**EXERCISE INSTRUCTIONS**
From the listing below, pull each line that includes "loose".

**RECORDED INFORMATION**
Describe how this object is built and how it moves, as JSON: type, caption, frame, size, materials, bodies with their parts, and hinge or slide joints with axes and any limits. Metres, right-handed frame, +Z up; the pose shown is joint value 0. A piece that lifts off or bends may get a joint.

--

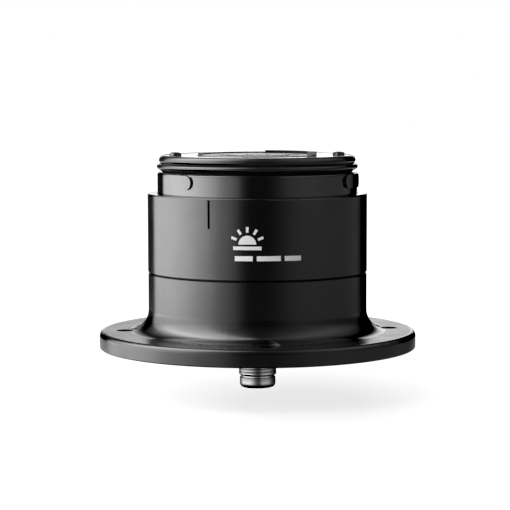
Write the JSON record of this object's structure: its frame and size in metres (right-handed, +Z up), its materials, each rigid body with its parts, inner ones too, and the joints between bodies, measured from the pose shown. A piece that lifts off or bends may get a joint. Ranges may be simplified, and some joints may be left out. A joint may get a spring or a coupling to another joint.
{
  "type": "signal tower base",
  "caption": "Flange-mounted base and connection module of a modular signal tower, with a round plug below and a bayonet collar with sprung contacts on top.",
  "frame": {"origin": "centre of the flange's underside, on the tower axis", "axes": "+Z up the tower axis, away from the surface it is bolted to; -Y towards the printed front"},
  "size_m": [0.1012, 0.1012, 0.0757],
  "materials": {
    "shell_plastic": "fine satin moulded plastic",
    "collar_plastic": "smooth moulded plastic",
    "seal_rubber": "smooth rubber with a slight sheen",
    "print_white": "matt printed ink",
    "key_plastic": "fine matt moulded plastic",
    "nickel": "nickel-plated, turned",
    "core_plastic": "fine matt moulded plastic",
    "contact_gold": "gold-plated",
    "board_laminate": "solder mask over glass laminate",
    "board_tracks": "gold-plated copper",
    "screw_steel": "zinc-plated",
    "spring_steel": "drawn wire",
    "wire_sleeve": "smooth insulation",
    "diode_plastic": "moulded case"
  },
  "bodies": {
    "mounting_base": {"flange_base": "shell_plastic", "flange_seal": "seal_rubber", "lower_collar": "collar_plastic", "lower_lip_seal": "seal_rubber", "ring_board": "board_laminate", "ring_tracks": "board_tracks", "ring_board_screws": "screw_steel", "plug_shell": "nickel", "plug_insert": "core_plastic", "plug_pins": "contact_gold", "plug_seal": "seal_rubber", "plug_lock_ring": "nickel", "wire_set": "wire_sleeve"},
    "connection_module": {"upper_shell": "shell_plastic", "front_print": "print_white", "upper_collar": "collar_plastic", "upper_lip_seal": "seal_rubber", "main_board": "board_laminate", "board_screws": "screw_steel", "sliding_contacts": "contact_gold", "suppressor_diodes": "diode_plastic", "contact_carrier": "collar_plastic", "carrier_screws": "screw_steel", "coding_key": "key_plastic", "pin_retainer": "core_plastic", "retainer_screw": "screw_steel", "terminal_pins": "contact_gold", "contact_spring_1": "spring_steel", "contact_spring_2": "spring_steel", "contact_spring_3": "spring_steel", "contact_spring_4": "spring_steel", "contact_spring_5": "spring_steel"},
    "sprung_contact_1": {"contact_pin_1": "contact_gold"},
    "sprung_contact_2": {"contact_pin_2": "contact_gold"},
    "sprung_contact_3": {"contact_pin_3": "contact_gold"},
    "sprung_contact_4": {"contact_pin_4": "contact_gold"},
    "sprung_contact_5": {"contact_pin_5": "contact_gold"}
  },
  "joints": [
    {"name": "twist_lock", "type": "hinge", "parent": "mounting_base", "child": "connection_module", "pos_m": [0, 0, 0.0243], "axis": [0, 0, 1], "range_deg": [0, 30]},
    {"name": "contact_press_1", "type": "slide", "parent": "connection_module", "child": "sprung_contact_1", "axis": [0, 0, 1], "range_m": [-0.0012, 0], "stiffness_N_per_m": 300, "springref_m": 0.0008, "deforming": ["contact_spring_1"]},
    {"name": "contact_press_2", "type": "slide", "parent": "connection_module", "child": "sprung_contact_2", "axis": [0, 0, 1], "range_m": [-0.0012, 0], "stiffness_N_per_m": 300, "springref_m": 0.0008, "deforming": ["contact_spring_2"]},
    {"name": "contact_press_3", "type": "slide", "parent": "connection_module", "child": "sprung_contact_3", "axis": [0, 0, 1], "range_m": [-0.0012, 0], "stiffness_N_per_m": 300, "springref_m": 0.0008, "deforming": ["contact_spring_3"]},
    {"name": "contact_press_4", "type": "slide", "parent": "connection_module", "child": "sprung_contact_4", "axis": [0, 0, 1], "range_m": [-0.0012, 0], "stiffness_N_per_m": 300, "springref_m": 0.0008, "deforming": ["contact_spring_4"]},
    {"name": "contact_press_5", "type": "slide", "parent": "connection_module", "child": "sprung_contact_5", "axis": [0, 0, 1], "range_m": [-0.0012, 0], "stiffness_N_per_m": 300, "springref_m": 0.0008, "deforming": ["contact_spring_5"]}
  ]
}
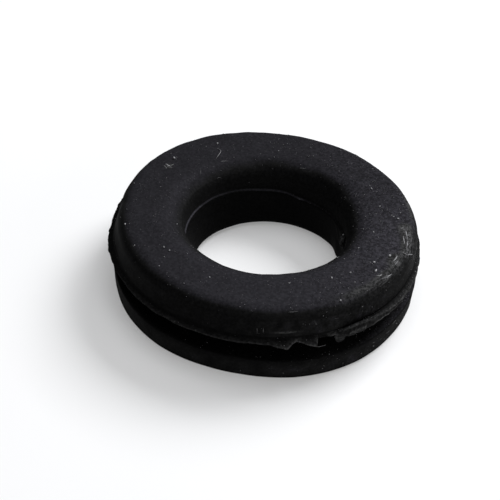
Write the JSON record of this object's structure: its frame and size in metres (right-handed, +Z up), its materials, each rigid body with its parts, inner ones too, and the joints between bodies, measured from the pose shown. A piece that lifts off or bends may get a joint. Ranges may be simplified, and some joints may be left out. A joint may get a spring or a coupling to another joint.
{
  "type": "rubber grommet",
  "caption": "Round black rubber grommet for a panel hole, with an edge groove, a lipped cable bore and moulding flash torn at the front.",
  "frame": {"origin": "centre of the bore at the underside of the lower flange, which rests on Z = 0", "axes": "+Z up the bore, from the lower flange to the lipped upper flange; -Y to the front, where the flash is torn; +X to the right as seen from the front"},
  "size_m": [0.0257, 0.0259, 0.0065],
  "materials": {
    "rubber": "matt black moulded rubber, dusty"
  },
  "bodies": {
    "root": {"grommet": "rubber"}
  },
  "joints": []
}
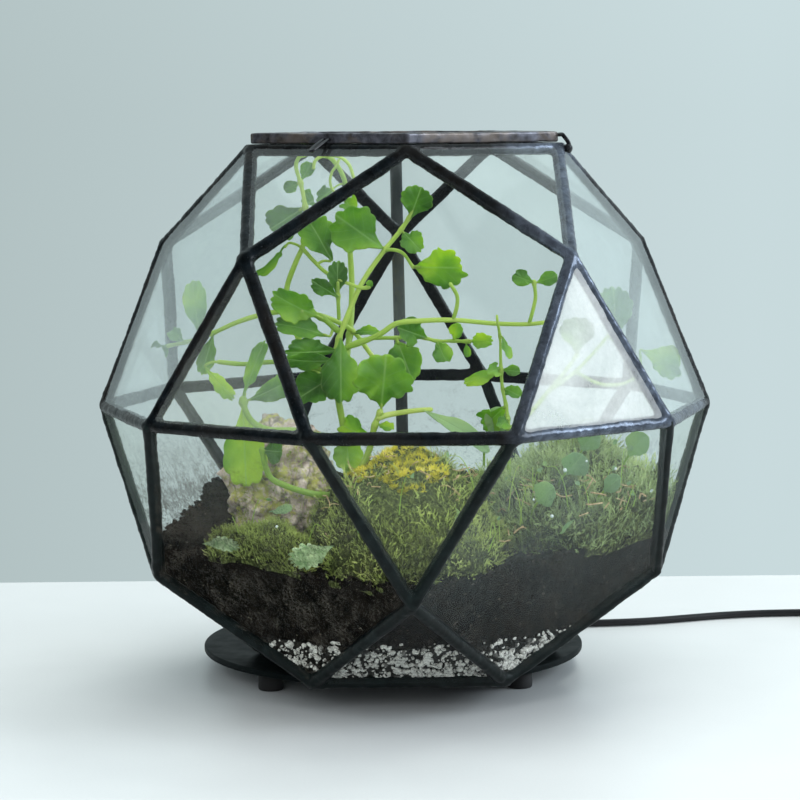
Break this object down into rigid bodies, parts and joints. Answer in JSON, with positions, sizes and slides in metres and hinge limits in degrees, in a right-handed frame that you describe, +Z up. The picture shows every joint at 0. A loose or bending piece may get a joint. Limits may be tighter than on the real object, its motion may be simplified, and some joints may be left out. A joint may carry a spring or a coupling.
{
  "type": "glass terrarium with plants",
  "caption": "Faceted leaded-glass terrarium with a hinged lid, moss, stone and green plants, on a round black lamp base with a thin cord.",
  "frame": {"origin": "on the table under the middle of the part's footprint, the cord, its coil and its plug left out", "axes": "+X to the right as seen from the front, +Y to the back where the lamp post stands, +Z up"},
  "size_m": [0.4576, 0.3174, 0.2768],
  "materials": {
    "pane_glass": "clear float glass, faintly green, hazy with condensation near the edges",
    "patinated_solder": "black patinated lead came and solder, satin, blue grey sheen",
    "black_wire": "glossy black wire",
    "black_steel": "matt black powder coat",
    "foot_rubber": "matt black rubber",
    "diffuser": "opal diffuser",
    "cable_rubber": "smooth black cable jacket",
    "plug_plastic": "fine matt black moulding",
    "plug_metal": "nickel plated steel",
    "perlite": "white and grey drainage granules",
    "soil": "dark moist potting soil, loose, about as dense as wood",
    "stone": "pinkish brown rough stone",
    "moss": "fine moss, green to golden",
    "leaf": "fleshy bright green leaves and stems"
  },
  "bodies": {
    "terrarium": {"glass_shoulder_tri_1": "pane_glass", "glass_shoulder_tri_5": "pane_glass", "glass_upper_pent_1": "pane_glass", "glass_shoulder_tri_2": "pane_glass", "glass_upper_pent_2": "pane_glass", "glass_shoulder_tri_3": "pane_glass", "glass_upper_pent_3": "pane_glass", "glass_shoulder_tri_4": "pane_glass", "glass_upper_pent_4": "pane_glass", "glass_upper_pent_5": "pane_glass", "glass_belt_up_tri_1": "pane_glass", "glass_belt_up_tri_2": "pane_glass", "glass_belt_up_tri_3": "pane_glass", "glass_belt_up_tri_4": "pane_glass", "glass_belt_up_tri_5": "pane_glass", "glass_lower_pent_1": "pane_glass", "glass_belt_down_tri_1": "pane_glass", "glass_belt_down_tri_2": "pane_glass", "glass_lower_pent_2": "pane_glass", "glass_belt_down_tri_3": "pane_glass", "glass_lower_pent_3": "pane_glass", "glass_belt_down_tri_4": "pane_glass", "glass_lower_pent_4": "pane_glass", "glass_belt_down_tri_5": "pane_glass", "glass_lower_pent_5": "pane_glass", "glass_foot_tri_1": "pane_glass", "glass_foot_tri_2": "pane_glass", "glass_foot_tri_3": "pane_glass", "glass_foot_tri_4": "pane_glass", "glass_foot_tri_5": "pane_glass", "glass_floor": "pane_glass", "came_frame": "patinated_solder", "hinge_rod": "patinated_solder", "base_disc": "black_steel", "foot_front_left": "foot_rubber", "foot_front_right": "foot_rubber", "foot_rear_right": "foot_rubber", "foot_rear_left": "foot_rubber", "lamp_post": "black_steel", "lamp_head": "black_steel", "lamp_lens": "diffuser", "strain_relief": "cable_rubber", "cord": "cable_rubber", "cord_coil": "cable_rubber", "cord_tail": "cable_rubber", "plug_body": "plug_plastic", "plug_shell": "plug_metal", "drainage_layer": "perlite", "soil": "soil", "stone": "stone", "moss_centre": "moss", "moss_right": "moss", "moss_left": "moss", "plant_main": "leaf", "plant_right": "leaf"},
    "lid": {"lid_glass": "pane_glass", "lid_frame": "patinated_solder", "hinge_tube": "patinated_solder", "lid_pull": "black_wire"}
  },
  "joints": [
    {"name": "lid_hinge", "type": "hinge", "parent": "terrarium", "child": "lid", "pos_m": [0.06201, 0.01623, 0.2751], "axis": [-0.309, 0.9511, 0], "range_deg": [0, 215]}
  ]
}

**THE OUTPUT**
Break this object down into rigid bodies, parts and joints. Answer in JSON, with positions, sizes and slides in metres and hinge limits in degrees, in a right-handed frame that you describe, +Z up. The picture shows every joint at 0. A loose or bending piece may get a joint. Limits may be tighter than on the real object, its motion may be simplified, and some joints may be left out. A joint may carry a spring or a coupling.
    "soil": "dark moist potting soil, loose, about as dense as wood",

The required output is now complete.